Trzeci warunek można opisać krótko – osoby rozliczające się ryczałtowo czy liniowo, nie mogą rozliczać się jako osoby samotnie wychowujące dziecko, niezależnie od okoliczności.
W przedmiotowej sprawie mamy do czynienia z parą po rozwodzie i trójką dzieci. Oboje opiekują się dziećmi naprzemiennie i oboje łożą na ich utrzymanie. Rodzice złożyli wniosek o wydanie interpretacji indywidualnej względem nich, czy przysługuje im sposób rozliczania przewidziany dla osób samotnie wychowujących dziecko.
Stan cywilny nie jest najistotniejszy
W interpretacji indywidualnej Dyrektor Krajowej Informacji Skarbowej uznał, że nie przysługuje im ten sposób rozliczenia. Wskazał on, że trudno mówić, aby którykolwiek z rodziców samotnie wychowywał dziecko. Zaznaczył, że skoro oboje dbają na równych zasadach zarówno o dobrostan finansowy dzieci, jak i o ich wychowanie, to zasadniczo wychowują je wspólnie. Jednocześnie taki tok rozumowania sugeruje, że niesformalizowane związki również powinny być sankcjonowane w tym kontekście przez państwo. Oczywiście tutaj pojawia się problem natury technicznej. Konkubinat nie jest nigdzie zarejestrowany, więc kobieta żyjąca w związku nieformalnym, z łatwością może zdobyć statut osoby samotnie wychowującej dziecko.

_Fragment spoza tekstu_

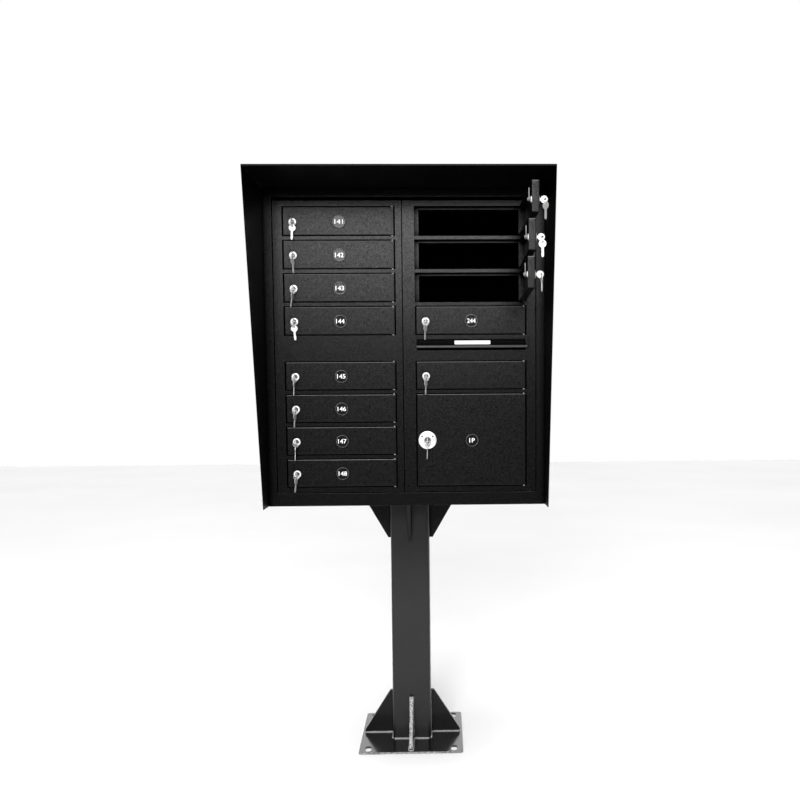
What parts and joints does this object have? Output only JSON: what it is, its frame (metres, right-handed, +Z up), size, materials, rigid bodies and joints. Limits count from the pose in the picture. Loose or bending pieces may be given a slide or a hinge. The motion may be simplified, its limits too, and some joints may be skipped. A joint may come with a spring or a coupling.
{
  "type": "cluster mailbox unit",
  "caption": "Two-column cabinet of locking mail compartments with a tapered hood, outgoing mail slot and parcel locker, on a welded pedestal.",
  "frame": {"origin": "centre of the pedestal's foot plate, on the ground", "axes": "+Z up; -Y towards the front, the side the doors are on; +X to the viewer's right, towards the column with the parcel locker"},
  "size_m": [0.775, 0.6902, 1.61],
  "materials": {
    "powder_coat": "black fine-texture powder coat, semi-matt",
    "rack_paint": "black paint, matt",
    "satin_paint": "black powder coat, satin",
    "chrome": "bright plated",
    "zinc_steel": "zinc plated"
  },
  "bodies": {
    "cabinet": {"side_panel_left": "powder_coat", "side_panel_right": "powder_coat", "roof_panel": "powder_coat", "floor_panel": "powder_coat", "rear_panel": "powder_coat", "face_frame": "powder_coat", "left_hinge_rod": "zinc_steel", "right_hinge_rod": "zinc_steel", "left_rack": "rack_paint", "right_rack": "rack_paint", "pedestal_post": "satin_paint", "pedestal_foot": "satin_paint", "pedestal_head": "satin_paint"},
    "left_loading_door": {"left_loading_door": "powder_coat"},
    "right_loading_door": {"right_loading_door": "powder_coat", "mail_slot_baffle": "rack_paint"},
    "mail_slot_flap": {"mail_slot_flap": "powder_coat"},
    "master_latch_bar": {"master_latch_bar": "zinc_steel"},
    "door_141": {"door_141": "powder_coat", "lock_141": "chrome"},
    "plug_141": {"plug_141": "chrome"},
    "door_142": {"door_142": "powder_coat", "lock_142": "chrome"},
    "plug_142": {"plug_142": "chrome"},
    "door_143": {"door_143": "powder_coat", "lock_143": "chrome"},
    "plug_143": {"plug_143": "chrome"},
    "door_144": {"door_144": "powder_coat", "lock_144": "chrome"},
    "plug_144": {"plug_144": "chrome"},
    "door_145": {"door_145": "powder_coat", "lock_145": "chrome"},
    "plug_145": {"plug_145": "chrome"},
    "door_146": {"door_146": "powder_coat", "lock_146": "chrome"},
    "plug_146": {"plug_146": "chrome"},
    "door_147": {"door_147": "powder_coat", "lock_147": "chrome"},
    "plug_147": {"plug_147": "chrome"},
    "door_148": {"door_148": "powder_coat", "lock_148": "chrome"},
    "plug_148": {"plug_148": "chrome"},
    "door_241": {"door_241": "powder_coat", "lock_241": "chrome"},
    "plug_241": {"plug_241": "chrome"},
    "door_242": {"door_242": "powder_coat", "lock_242": "chrome"},
    "plug_242": {"plug_242": "chrome"},
    "door_243": {"door_243": "powder_coat", "lock_243": "chrome"},
    "plug_243": {"plug_243": "chrome"},
    "door_244": {"door_244": "powder_coat", "lock_244": "chrome"},
    "plug_244": {"plug_244": "chrome"},
    "outgoing_door": {"outgoing_door": "powder_coat", "lock_outgoing": "chrome"},
    "plug_outgoing": {"plug_outgoing": "chrome"},
    "parcel_door": {"parcel_door": "powder_coat", "lock_parcel": "chrome"},
    "plug_parcel": {"plug_parcel": "chrome"}
  },
  "joints": [
    {"name": "left_loading_hinge", "type": "hinge", "parent": "cabinet", "child": "left_loading_door", "pos_m": [-0.3543, -0.1926, 1.17425], "axis": [0, 0, -1], "range_deg": [0, 85]},
    {"name": "right_loading_hinge", "type": "hinge", "parent": "cabinet", "child": "right_loading_door", "pos_m": [0.3543, -0.1926, 1.17425], "axis": [0, 0, 1], "range_deg": [0, 8]},
    {"name": "mail_slot_flap_hinge", "type": "hinge", "parent": "right_loading_door", "child": "mail_slot_flap", "pos_m": [0.181, -0.195, 1.195], "axis": [-1, 0, 0], "range_deg": [0, 75]},
    {"name": "master_latch_slide", "type": "slide", "parent": "right_loading_door", "child": "master_latch_bar", "axis": [0, 0, 1], "range_m": [0, 0.014]},
    {"name": "door_141_hinge", "type": "hinge", "parent": "left_loading_door", "child": "door_141", "pos_m": [-0.0335, -0.193, 1.51935], "axis": [0, 0, 1], "range_deg": [0, 110]},
    {"name": "plug_141_turn", "type": "hinge", "parent": "door_141", "child": "plug_141", "pos_m": [-0.305, -0.198, 1.51685], "axis": [0, -1, 0], "range_deg": [0, 90]},
    {"name": "door_142_hinge", "type": "hinge", "parent": "left_loading_door", "child": "door_142", "pos_m": [-0.0335, -0.193, 1.42935], "axis": [0, 0, 1], "range_deg": [0, 110]},
    {"name": "plug_142_turn", "type": "hinge", "parent": "door_142", "child": "plug_142", "pos_m": [-0.305, -0.198, 1.42685], "axis": [0, -1, 0], "range_deg": [0, 90]},
    {"name": "door_143_hinge", "type": "hinge", "parent": "left_loading_door", "child": "door_143", "pos_m": [-0.0335, -0.193, 1.33935], "axis": [0, 0, 1], "range_deg": [0, 110]},
    {"name": "plug_143_turn", "type": "hinge", "parent": "door_143", "child": "plug_143", "pos_m": [-0.305, -0.198, 1.33685], "axis": [0, -1, 0], "range_deg": [0, 90]},
    {"name": "door_144_hinge", "type": "hinge", "parent": "left_loading_door", "child": "door_144", "pos_m": [-0.0335, -0.193, 1.24935], "axis": [0, 0, 1], "range_deg": [0, 110]},
    {"name": "plug_144_turn", "type": "hinge", "parent": "door_144", "child": "plug_144", "pos_m": [-0.305, -0.198, 1.24685], "axis": [0, -1, 0], "range_deg": [0, 90]},
    {"name": "door_145_hinge", "type": "hinge", "parent": "left_loading_door", "child": "door_145", "pos_m": [-0.0335, -0.193, 1.09835], "axis": [0, 0, 1], "range_deg": [0, 110]},
    {"name": "plug_145_turn", "type": "hinge", "parent": "door_145", "child": "plug_145", "pos_m": [-0.305, -0.198, 1.09585], "axis": [0, -1, 0], "range_deg": [0, 90]},
    {"name": "door_146_hinge", "type": "hinge", "parent": "left_loading_door", "child": "door_146", "pos_m": [-0.0335, -0.193, 1.00835], "axis": [0, 0, 1], "range_deg": [0, 110]},
    {"name": "plug_146_turn", "type": "hinge", "parent": "door_146", "child": "plug_146", "pos_m": [-0.305, -0.198, 1.00585], "axis": [0, -1, 0], "range_deg": [0, 90]},
    {"name": "door_147_hinge", "type": "hinge", "parent": "left_loading_door", "child": "door_147", "pos_m": [-0.0335, -0.193, 0.91835], "axis": [0, 0, 1], "range_deg": [0, 110]},
    {"name": "plug_147_turn", "type": "hinge", "parent": "door_147", "child": "plug_147", "pos_m": [-0.305, -0.198, 0.91585], "axis": [0, -1, 0], "range_deg": [0, 90]},
    {"name": "door_148_hinge", "type": "hinge", "parent": "left_loading_door", "child": "door_148", "pos_m": [-0.0335, -0.193, 0.82835], "axis": [0, 0, 1], "range_deg": [0, 110]},
    {"name": "plug_148_turn", "type": "hinge", "parent": "door_148", "child": "plug_148", "pos_m": [-0.305, -0.198, 0.82585], "axis": [0, -1, 0], "range_deg": [0, 90]},
    {"name": "door_241_hinge", "type": "hinge", "parent": "right_loading_door", "child": "door_241", "pos_m": [0.3273, -0.193, 1.51935], "axis": [0, 0, 1], "range_deg": [-91, 2]},
    {"name": "plug_241_turn", "type": "hinge", "parent": "door_241", "child": "plug_241", "pos_m": [0.33704, -0.46437, 1.51685], "axis": [0.9998, 0.0175, 0], "range_deg": [0, 90]},
    {"name": "door_242_hinge", "type": "hinge", "parent": "right_loading_door", "child": "door_242", "pos_m": [0.3273, -0.193, 1.42935], "axis": [0, 0, 1], "range_deg": [-89.5, 2]},
    {"name": "plug_242_turn", "type": "hinge", "parent": "door_242", "child": "plug_242", "pos_m": [0.32993, -0.46453, 1.42685], "axis": [1, -0.0087, 0], "range_deg": [0, 90]},
    {"name": "door_243_hinge", "type": "hinge", "parent": "right_loading_door", "child": "door_243", "pos_m": [0.3273, -0.193, 1.33935], "axis": [0, 0, 1], "range_deg": [-89, 2]},
    {"name": "plug_243_turn", "type": "hinge", "parent": "door_243", "child": "plug_243", "pos_m": [0.32756, -0.46455, 1.33685], "axis": [0.9998, -0.0175, 0], "range_deg": [0, 90]},
    {"name": "door_244_hinge", "type": "hinge", "parent": "right_loading_door", "child": "door_244", "pos_m": [0.3273, -0.193, 1.24935], "axis": [0, 0, 1], "range_deg": [0, 98]},
    {"name": "plug_244_turn", "type": "hinge", "parent": "door_244", "child": "plug_244", "pos_m": [0.0558, -0.198, 1.24685], "axis": [0, -1, 0], "range_deg": [0, 90]},
    {"name": "outgoing_door_hinge", "type": "hinge", "parent": "right_loading_door", "child": "outgoing_door", "pos_m": [0.3273, -0.193, 1.09835], "axis": [0, 0, 1], "range_deg": [0, 98]},
    {"name": "plug_outgoing_turn", "type": "hinge", "parent": "outgoing_door", "child": "plug_outgoing", "pos_m": [0.0558, -0.198, 1.09585], "axis": [0, -1, 0], "range_deg": [0, 90]},
    {"name": "parcel_door_hinge", "type": "hinge", "parent": "right_loading_door", "child": "parcel_door", "pos_m": [0.3273, -0.193, 0.91835], "axis": [0, 0, 1], "range_deg": [0, 98]},
    {"name": "plug_parcel_turn", "type": "hinge", "parent": "parcel_door", "child": "plug_parcel", "pos_m": [0.058, -0.198, 0.91835], "axis": [0, -1, 0], "range_deg": [0, 90]}
  ]
}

W wielu aspektach pary niesformalizowane mają gorzej – jeżeli chodzi o dziedziczenie, odwiedziny w szpitalu czy rozliczanie PIT. Tutaj jednak pojawiła się kwestia, w której są uprzywilejowane w stosunku do rozwodników. Prosty rozwód, bez orzekania o winie, za porozumieniem stron i wspólne wychowanie dzieci, najwyraźniej nie zasługują na żadne ulgi.